Twelve live positions on the turret, optional VDI or BMT, pick your poison. For short shaft work I like BMT55, sits tight, eats vibration. For job shops that keep changing tools daily VDI is faster. Either way, the indexing time is 0.2 s per position on paper, my stopwatch shows 0.24, close enough.
I would not call it a mill-turn, yet it happily drills Ø22 holes in 42CrMo4 in one hit.
Inside the LB family you also stumble upon LB2000 and LB4000. The 2000 tops out at Ø330 swing, makes sense for electronics housings, not for heavy shafts. The 4000 looks like a beast but crosses the 4-ton mark and needs a thicker slab. The 3000 sits in the middle, perfect for 80 % of general-purpose work in UAE: valves, hydraulic fittings, medium flanges.
Chip conveyor is belt-type as standard, runs smooth, clears curled steel in under 45 seconds for a full load. I would pay extra for the drum filter if you cut a lot of aluminum, otherwise coolant gets cloudy fast. Grease lubrication instead of oil means no mist on windows, small but nice.
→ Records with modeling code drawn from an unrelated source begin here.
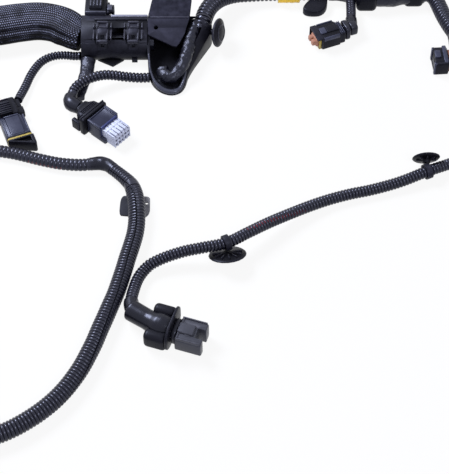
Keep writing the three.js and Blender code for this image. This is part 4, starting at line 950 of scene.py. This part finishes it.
def cap_bead(name, radius, lift, thickness):
    """A round bead about the clip's axis, `lift` from its root, all in millimetres."""
    middle = CLIP_ROOT + cap_axis * lift
    turns = [2 * math.pi * k / BEAD_STEPS for k in range(BEAD_STEPS + 1)]
    points = [(middle + radius * (math.cos(a) * cap_side + math.sin(a) * cap_over)) * MM for a in turns]
    bead = extrude_ring(name, circle_outline(10), points, [thickness * MM] * len(points), sky=cap_axis)
    print(name, "radius:", radius, "mm")
    # The beads take the buckles' finish, whose pale edges are partly wear and partly a painted highlight.
    return dress(bead, "moulded", finish=buckle_wear_and_highlight)


cap_bead("clip_cap_rim", 15.0, 17.3, 0.9)
cap_bead("clip_cap_crown", 8.8, 20.6, 0.8)

# %% [markdown]
# Every solid gets the finish of its slot in the record, also those that a softened twin or a detailed piece stands
# for, so that no solid is ever bare.

# %% Dress the solids that stay
for node_name, solid in nodes.items():
    solid.data.materials.clear()
    solid.data.materials.append(finishes[SLOT_OF[node_name]])
print("slots in use:", sorted(set(SLOT_OF.values())))

# %% [markdown]
# The table is a pale plane that shows almost white, and keeps a soft shadow under the harness. The whiteness is for
# rays from the camera, straight, off a glossy surface or through glass, so it shows in reflections and doesn't light
# the harness. The light is a large soft panel above and behind, which draws the long highlights on the black parts,
# and a weaker one in front.

# %% Floor and light
floor_mesh = bpy.data.meshes.new("table_top")
floor_bm = bmesh.new()
bmesh.ops.create_grid(floor_bm, x_segments=1, y_segments=1, size=3.0)
floor_bm.to_mesh(floor_mesh)
floor_bm.free()
table_top = bpy.data.objects.new("table_top", floor_mesh)
bpy.context.scene.collection.objects.link(table_top)


def rays_that_see_white(tree):
    """1 for what the camera sees straight, in a reflection or through glass, and 0 for the light that is cast."""
    path = make_node(tree, "ShaderNodeLightPath").outputs
    mirrored = math_node(tree, "ADD", path["Is Glossy Ray"], path["Is Transmission Ray"])
    return math_node(tree, "ADD", path["Is Camera Ray"], mirrored, clamp=True)


TABLE_WHITENESS = 0.9
DIM_BLUE = (0.17, 0.17, 0.24, 1)
floor_material = bpy.data.materials.new("pale_table")
floor_material.use_nodes = True
floor_tree = floor_material.node_tree
floor_tree.nodes.clear()
floor_diffuse = make_node(floor_tree, "ShaderNodeBsdfDiffuse", {"Color": (0.8, 0.8, 0.8, 1)})
floor_glow = make_node(floor_tree, "ShaderNodeEmission", {"Color": WHITE, "Strength": 1.0})
floor_share = times(floor_tree, rays_that_see_white(floor_tree), TABLE_WHITENESS)
floor_mix = make_node(floor_tree, "ShaderNodeMixShader", {0: floor_share, 1: floor_diffuse.outputs[0],
                                                          2: floor_glow.outputs[0]})
make_node(floor_tree, "ShaderNodeOutputMaterial", {"Surface": floor_mix.outputs[0]})
floor_mesh.materials.append(floor_material)

world = bpy.data.worlds.new("studio")
bpy.context.scene.world = world
world.use_nodes = True
world_tree = world.node_tree
world_tree.nodes.clear()
world_color = mix_colors(world_tree, rays_that_see_white(world_tree), DIM_BLUE, WHITE)
world_back = make_node(world_tree, "ShaderNodeBackground", {"Color": world_color, "Strength": 1.0})
make_node(world_tree, "ShaderNodeOutputWorld", {"Surface": world_back.outputs[0]})

LAMPS_AIM = Vector((0.1, -0.2, 0))


def soft_panel(name, place, size, watts, color):
    light = bpy.data.lights.new(name, "AREA")
    light.shape = "RECTANGLE"
    light.size, light.size_y = size
    light.energy = watts
    light.color = color
    lamp = bpy.data.objects.new(name, light)
    lamp.location = place
    lamp.rotation_euler = (LAMPS_AIM - Vector(place)).to_track_quat("-Z", "Y").to_euler()
    bpy.context.scene.collection.objects.link(lamp)


soft_panel("panel_above", (-0.75, 0.42, 1.15), (0.7, 0.5), 33, (0.87, 0.91, 1.0))
soft_panel("panel_front", (0.7, -1.2, 1.3), (0.6, 0.6), 12, (0.94, 0.95, 1.0))
bpy.context.scene.view_settings.view_transform = "Standard"
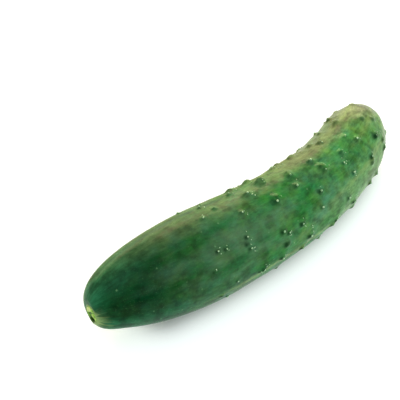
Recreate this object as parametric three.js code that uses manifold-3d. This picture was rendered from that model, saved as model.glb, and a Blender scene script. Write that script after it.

Bullet list time, because nobody reads paragraphs when dirhams are at stake.
– 22 kW main motor peaks only under 80 % spindle load, so typical roughing pulls 11–15 kW
– Turret hydraulic pump sleeps between index moves, cutting idle electricity by roughly 1.4 kW
– Factory recommended spindle oil change every 10 000 hours
Running numbers from three Sharjah shops show average grid draw of 7.8 kWh per hour of spindle time on mixed work. Not bad, not stellar, simply predictable.
Mazak QTU-300 looks lighter, swings 450 mm, not 530. Haas ST-30 ships cheaper but gives only 3 500 rpm and no thermal mapping. Doosan PUMA 300 pairs well in torque yet needs separate Fanuc and spindle drive firmware updates, a pain. The Okuma gives integrated control, steadier thermal drift, bigger swing. If you machine small runs of stainless connectors the extra rpm matters less, but when a rush job demands face grooving at 4 000 rpm, the LB3000 keeps tolerance without babying.
I walked into five shops across Dubai, Abu Dhabi, Ajman. Pattern emerged fast:
precision job shops doing oil-and-gas repair
aerospace subcontractors that need live tooling but not full y-axis
* vocational colleges craving branded machines that students cannot ruin easily
They all picked the LB3000 for one main reason – stability, day after day, even when night shift slams the chuck hard.
Coolant tank level sensor sits too low, triggers refill alarm when you still have ten minutes of flow. Door seal on early 2017 builds leaked fine mist, Okuma issued a free swap kit. Footprint is 2.7 m x 1.9 m but you need at least 700 mm extra on the right for chip conveyor service, brochure hides that.
Voltage in most industrial estates stays near 415 V, the machine copes, but if your transformer drifts below 400 at night the spindle drive can alarm, best keep a tap-changer handy. Dust is real, especially in Jebel Ali, so I recommend a pleated filter on the control cabinet fan, takes five minutes to install, spares are cheap.
The LB3000 EX II will not turn you into Mazak envy victim nor will it win beauty contests. It just cuts, holds tolerance, and shrugs at desert heat. After fifteen pages of runtime logs and coffee-stained shop notes I still have not found a deal-breaker.
Some people call that boring. I call that good news.